On-line social networking groups have changed the way people make trading decisions. A number of NFA Members sponsor blogs, chat rooms, and forums (also called message or bulletin boards), and some use sites like Facebook or Twitter for business purposes. Associates may also sponsor or participate in these groups. Unfortunately, these on-line communities provide opportunities for posters to spread unsubstantiated rumors and intentional misrepresentations. The form of communication does not change the obligations of Members and Associates who host or participate in these groups, and electronic communications must comply with Compliance Rules 2-9, 2-29, 2-36, and 2-39.
NFA’s interpretive notice entitled NFA Compliance Rule 2-9: Supervisory Procedures for E-Mail and the Use of Web Site,” (NFA Manual, ¶ 9037) provides guidance on how NFA’s promotional material and supervision rules relate to email and web sites but does not specifically address other types of electronic communications. This notice discusses a Member or Associate’s responsibilities in connection with on-line social networking facilities such as blogs, chat rooms, forums, Facebook, and Twitter.
Obviously, any electronic content that can be viewed by the general public, or even by a more closed community that includes current and potential customers, can be promotional material. For example, blogs dealing with commodity futures or options are promotional material when written by an NFA Member or Associate, and forex blogs are promotional material when written by a Member or Associate subject to the forex rules.
Therefore, content generated by the Member or Associate is subject to the requirements of NFA Compliance Rules 2-29, 2-36, or 2-39. The same is true for futures, options, or forex content written by a Member or Associate and posted on a third party’s site.

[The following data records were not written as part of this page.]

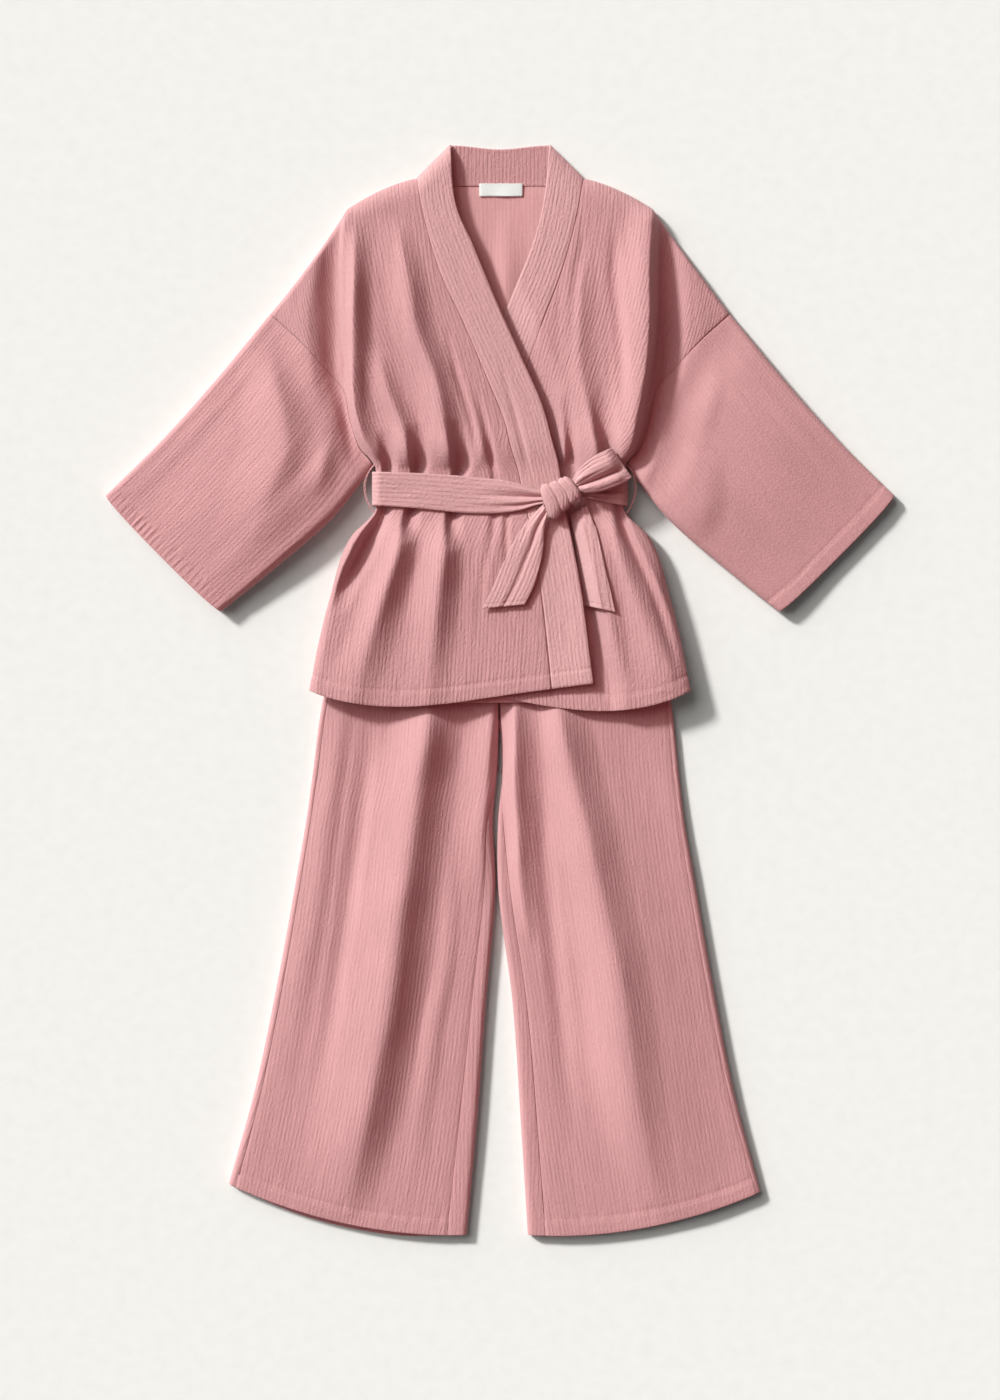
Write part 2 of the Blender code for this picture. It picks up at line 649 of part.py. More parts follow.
def wall(name, surface, columns, rows, thickness, paint, outward=1, closed=False, upright=None):
    """A wall of cloth: the surface, the same moved inwards, and the edges between them. outward is -1 where
    the slopes across and down turn the surface's outer side the other way. A closed wall joins round.
    upright
    tells where the surface stands up at a seam, so that the wall's two sides end at one height there."""
    bm = bmesh.new()
    columns = np.asarray(columns, float)
    outer, inner = [], []
    for v in rows:
        points = surface(columns, v)
        facing = normals(surface, columns, v, closed)
        if upright is not None:
            facing[upright(columns, v), 2] = 0
            facing /= np.maximum(np.linalg.norm(facing, axis=1, keepdims=True), 1e-9)
        moved = points - outward * thickness * facing
        outer.append([bm.verts.new(p * MM) for p in points])
        inner.append([bm.verts.new(p * MM) for p in moved])
    wide = len(columns)
    pairs = [(j, (j + 1) % wide) for j in range(wide if closed else wide - 1)]
    for i in range(len(rows) - 1):
        for j, k in pairs:
            bm.faces.new((outer[i][j], outer[i][k], outer[i + 1][k], outer[i + 1][j]))
            bm.faces.new((inner[i][j], inner[i + 1][j], inner[i + 1][k], inner[i][k]))
    for row in (0, -1):
        for j, k in pairs:
            bm.faces.new((outer[row][j], outer[row][k], inner[row][k], inner[row][j]))
    if not closed:
        for i in range(len(rows) - 1):
            for j in (0, -1):
                bm.faces.new((outer[i][j], outer[i + 1][j], inner[i + 1][j], inner[i][j]))
    return add(name, bm, paint)


def belt_knot(paint):
    """The knot: a short barrel of cloth, pulled round, with blunt ends."""
    bm = bmesh.new()
    axis, side = knot_axes()
    middle, half = (KNOT_LOW + KNOT_HIGH) / 2, (KNOT_HIGH - KNOT_LOW) / 2
    around = np.linspace(0, 2 * math.pi, 14, endpoint=False)
    rings = []
    for along, size in ((-0.5, 0.72), (-0.4, 0.95), (0, 1), (0.4, 0.93), (0.5, 0.68)):
        ring_points = []
        for angle in around:
            wide = KNOT_WIDTH / 2 * size * math.copysign(abs(math.cos(angle)) ** 0.7, math.cos(angle))
            up = half * size * math.copysign(abs(math.sin(angle)) ** 0.8, math.sin(angle))
            xy = np.array(KNOT_AT) + axis * along * KNOT_LENGTH + side * wide
            ring_points.append(bm.verts.new((xy[0] * MM, xy[1] * MM, (middle + up) * MM)))
        rings.append(ring_points)
    for a, b in zip(rings, rings[1:]):
        for j in range(len(around)):
            k = (j + 1) % len(around)
            bm.faces.new((a[j], a[k], b[k], b[j]))
    bm.faces.new(rings[0])
    bm.faces.new(rings[-1])
    return add("belt_knot", bm, paint)


def thread_loop(name, sign, paint):
    """The loop of thread at a side seam that keeps the belt up."""
    line = bpy.data.curves.new(name, "CURVE")
    line.dimensions = "3D"
    line.bevel_depth = THREAD / 2 * MM
    line.bevel_resolution = 1
    line.use_fill_caps = True
    spline = line.splines.new("POLY")
    places = np.linspace(0, 1, 13)
    points = curve(THREAD_PATH, places).T
    spline.points.add(len(points) - 1)
    for target, p in zip(spline.points, points):
        target.co = (sign * p[0] * MM, p[1] * MM, p[2] * MM, 1)
    line.materials.append(paint)
    made = bpy.data.objects.new(name, line)
    bpy.context.scene.collection.objects.link(made)
    return made


def neck_label(paint):
    """A plain woven label, sewn over the neck seam."""
    bm = bmesh.new()
    bmesh.ops.create_cube(bm, size=1)
    for vert in bm.verts:
        vert.co.x = (LABEL_RIGHT if vert.co.x > 0 else LABEL_LEFT) * MM
        vert.co.y = (LABEL_TOP if vert.co.y > 0 else LABEL_BOTTOM) * MM
        vert.co.z = (LABEL_Z + (LABEL_THICK if vert.co.z > 0 else 0)) * MM
    return add("neck_label", bm, paint)


def clear_scene():
    for obj in list(bpy.data.objects):
        bpy.data.objects.remove(obj)


def trousers(cloth):
    front_columns = [0, 0.04, 0.1, 0.17, 0.25, 0.33, 0.41, 0.49, 0.57, 0.65, 0.73, 0.81, 0.88, 0.95, 1]
    back_columns = [0, 0.12, 0.18, 0.24, 0.5, 0.76, 0.82, 0.88, 0.94, 1]
    rows = [0, 0.05, 0.12, 0.18, 0.24, 0.29, CROTCH, 0.38, 0.44, 0.51, 0.59, 0.67, 0.76, 0.85, 0.93, 1]
    for side, outward in (("right", 1), ("left", -1)):
        wall(f"trousers_front_{side}", leg_front(side), front_columns, rows, CLOTH, cloth, -outward)
        wall(f"trousers_back_{side}", leg_back(side), back_columns, rows, CLOTH, cloth, outward)
    band_shape = flat_tube(WAISTBAND_X, WAISTBAND_TOP, WAISTBAND_BOTTOM, WAISTBAND_HEIGHT)
    around = [0, 0.07, 0.14, 0.25, 0.36, 0.43, 0.5, 0.57, 0.64, 0.75, 0.86, 0.93]
    wall("trousers_waistband", band_shape, around, [0, 1], WAISTBAND_WALL, cloth, 1, True)


def top(cloth):
    front_columns = [0, 0.1, 0.2, 0.25, FOLD_STOP, 0.38, 0.46, 0.54, 0.62, 0.7, 0.78, 0.86, 0.93, 1]
    armhole = [0, 0.015, 0.04, 0.09, 0.15, 0.22, 0.29, 0.33, 0.38, 0.43, 0.49, UNDERARM]
    rows = armhole + [0.58, 0.63, 0.66, 0.7, 0.77, 0.85, 0.93, 1]
    shares = [v / UNDERARM for v in armhole]
    around = [0, 0.008] + shares[1:-1] + [0.992, 1, 1.008] + [
        2 - share for share in shares[-2:0:-1]
    ] + [1.992]
    down = [0, 0.2, 0.4, 0.6, 0.8, 1]
    for side, mirrored in (("right", False), ("left", True)):
        outward = 1 if mirrored else -1
        wall(f"top_front_{side}", front(mirrored), front_columns, rows, CLOTH, cloth, outward, False,
             lambda f, v: (f >= 0) & (v == 0) | (f == 0) & (v >= UNDERARM))
        wall(f"collar_band_{side}", band(mirrored), [0, 0.5, 1], rows, BAND, cloth, outward, False,
             lambda f, v: (f >= 0) & (v == 0))
        wall(f"sleeve_{side}", sleeve(mirrored), around, down, CLOTH, cloth, -outward, True)
    half = [0, 0.03, 0.08, 0.16, 0.25, 0.35, 0.5]
    back_columns = half + [1 - h for h in half[-2::-1]]
    wall("top_back", back, back_columns, rows, CLOTH, cloth, 1, False,
         lambda f, v: (np.abs(f - 0.5) >= 0.2) & (v == 0) | (np.abs(f - 0.5) == 0.5) & (v >= UNDERARM))
    neck_half = [0, 0.1, (1 - NECK_FLAT / 108.6) / 2, 0.36, 0.5]
    neck_columns = neck_half + [1 - h for h in neck_half[-2::-1]]
    wall("collar_neck", neck_stand, neck_columns, [0, 1], BAND, cloth, -1)


def belt(cloth):
    around = [
        0, 0.035, 0.07, 0.105, 0.14, 0.25, 0.36, 0.395, 0.43, 0.465, 0.5, 0.535, 0.57, 0.605, 0.64,
        0.75, 0.86, 0.895, 0.93, 0.965,
    ]
    band_shape = flat_tube(BELT_X, BELT_TOP, BELT_BOTTOM, BELT_HEIGHT)
    wall("belt_band", band_shape, around, [0, 1], BAND, cloth, 1, True)
    belt_knot(cloth)
    wall("belt_bow_loop", bow_loop, np.linspace(0, 1, 5), np.linspace(0, 1, 15), TAIL, cloth, -1)
    wall(
        "belt_tail_long", tail(LONG_TAIL, False), np.linspace(0, 1, 4), np.linspace(0, 1, 8), TAIL,
        cloth, -1,
    )
    wall(
        "belt_tail_short", tail(SHORT_TAIL, True), np.linspace(0, 1, 5), np.linspace(0, 1, 9), TAIL,
        cloth, -1,
    )


def main():
    clear_scene()
    cloth = material("crinkle_gauze", PINK)
    thread = material("thread", PINK_INSIDE, 0.7)
    trousers(cloth)
    top(cloth)
    belt(cloth)
    thread_loop("belt_loop_right", 1, thread)
    thread_loop("belt_loop_left", -1, thread)
    neck_label(material("label_white", WHITE, 0.6))


main()
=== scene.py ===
# %% [markdown]
# # A kimono pajama set in crinkled gauze, laid flat
#
# This lesson sews a wrap top with a tie belt and lays it over a pair of wide-leg trousers. Every panel is one
# sheet of cloth. It is a surface worked out from the garment's sizes, with its folds, crinkles, hems and
# seams, and it is made into a thin shell. The solid model of the same set is loaded first, and each panel
# stands for one of its pieces.
#
# Cloth could also be draped by a simulation. Garments that someone has laid out and smoothed by hand have
# folds in chosen places, so here each fold is placed on purpose.

# %% Load the frame
import json
import math
from collections import namedtuple

import bmesh
import bpy
import numpy as np
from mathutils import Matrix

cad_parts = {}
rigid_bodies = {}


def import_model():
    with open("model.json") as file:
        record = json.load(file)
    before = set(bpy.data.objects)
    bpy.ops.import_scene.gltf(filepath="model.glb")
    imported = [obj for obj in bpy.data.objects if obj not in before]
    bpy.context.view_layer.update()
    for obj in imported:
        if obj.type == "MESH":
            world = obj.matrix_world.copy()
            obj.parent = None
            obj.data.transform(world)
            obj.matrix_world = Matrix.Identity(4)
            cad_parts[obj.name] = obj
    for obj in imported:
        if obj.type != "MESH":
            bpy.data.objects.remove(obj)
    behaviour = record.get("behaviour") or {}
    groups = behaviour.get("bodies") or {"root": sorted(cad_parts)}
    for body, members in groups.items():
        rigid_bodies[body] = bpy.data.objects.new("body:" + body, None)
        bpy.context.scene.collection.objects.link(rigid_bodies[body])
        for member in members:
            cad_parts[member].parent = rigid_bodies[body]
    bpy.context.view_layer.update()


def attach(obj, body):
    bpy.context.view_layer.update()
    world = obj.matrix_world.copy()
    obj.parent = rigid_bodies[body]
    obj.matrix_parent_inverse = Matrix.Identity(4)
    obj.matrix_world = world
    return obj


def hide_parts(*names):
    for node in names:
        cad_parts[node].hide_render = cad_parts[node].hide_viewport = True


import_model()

# %% [markdown]
# A maker thinks in millimetres, so sizes stay in millimetres until a mesh is made. +X is to the right, +Y
# points to the collar, +Z is up. The cloth is two layers of gauze. The collar band and the belt are folded
# double, so they are thicker. Panels that are sewn together keep a hair's gap along their seam.

# %% Sizes
MM = 0.001
CLOTH, BAND, TAIL = 1.6, 3.0, 1.8  # thickness of a panel, of the collar band and of the belt's ends
SEAM, HALF_SEAM = 0.02, 0.01  # the gap between two sewn panels
SLEEVE_HEIGHT, SHOULDER_EDGE = 18.0, 6.0  # how high a sleeve stands, and the shoulder's edge
LAP_DROP, LAP_EASE = 15.0, 44.0  # the front below sinks by this much, over this width
ROLL, CLIFF, SHOULDER_ARCH = 26.0, 13.0, 5.0  # the shoulder's roll, the side fold's face, the shoulder's arch
UNDERARM, FOLD_STOP = 0.53, 0.3  # where the sleeve ends down the side, and the side fold across a front
HEM, HEM_SAG = 20.0, 21.0  # the depth of every hem, and how far the top's hem hangs in the middle
CROTCH, LEG_SAG = 0.33, 18.5  # where the legs part, and how far a leg's hem hangs in the middle
print("hems", HEM, "mm, cloth", CLOTH, "mm")

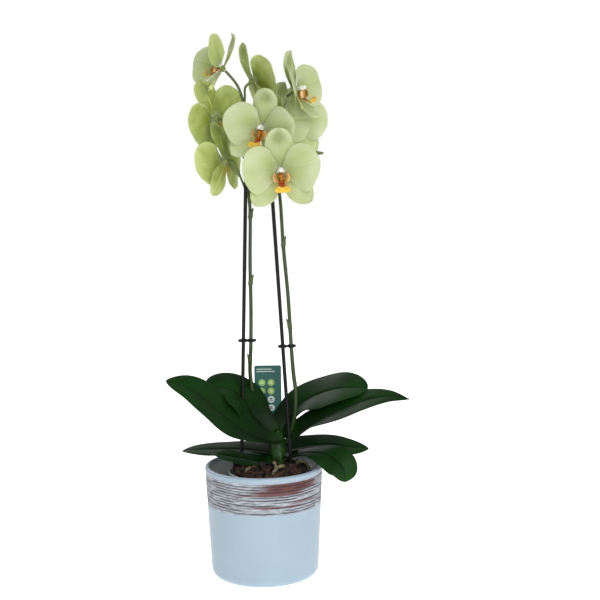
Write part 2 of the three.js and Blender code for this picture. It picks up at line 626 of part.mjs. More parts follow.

The issue becomes more complicated for user-generated comments responding to a Member or Associate’s blog and for Members and Associates who host chat rooms or forums. What is their responsibility for posts from customers or others over whom the Member or Associate has no direct control? When inadequately monitored, social networking sites may contain misleading information, lure customers into trades that they would not normally make, or be used in an attempt to manipulate prices.
If a Member or Associate hosts a blog, a chat room, or a forum where futures or forex are discussed, the Member or Associate is required to supervise the use of that community. This requires, at a minimum, that the Member or Associate regularly monitor the content of the sites it hosts, take down any misleading or otherwise fraudulent posts, and ban users for egregious or repeat violations. Not only are these actions required by NFA’s supervision rules, they are both common sense and common practice. Similar requirements apply to Facebook and other sites that allow others to post to the Member or Associate’s “wall” or other assessable area.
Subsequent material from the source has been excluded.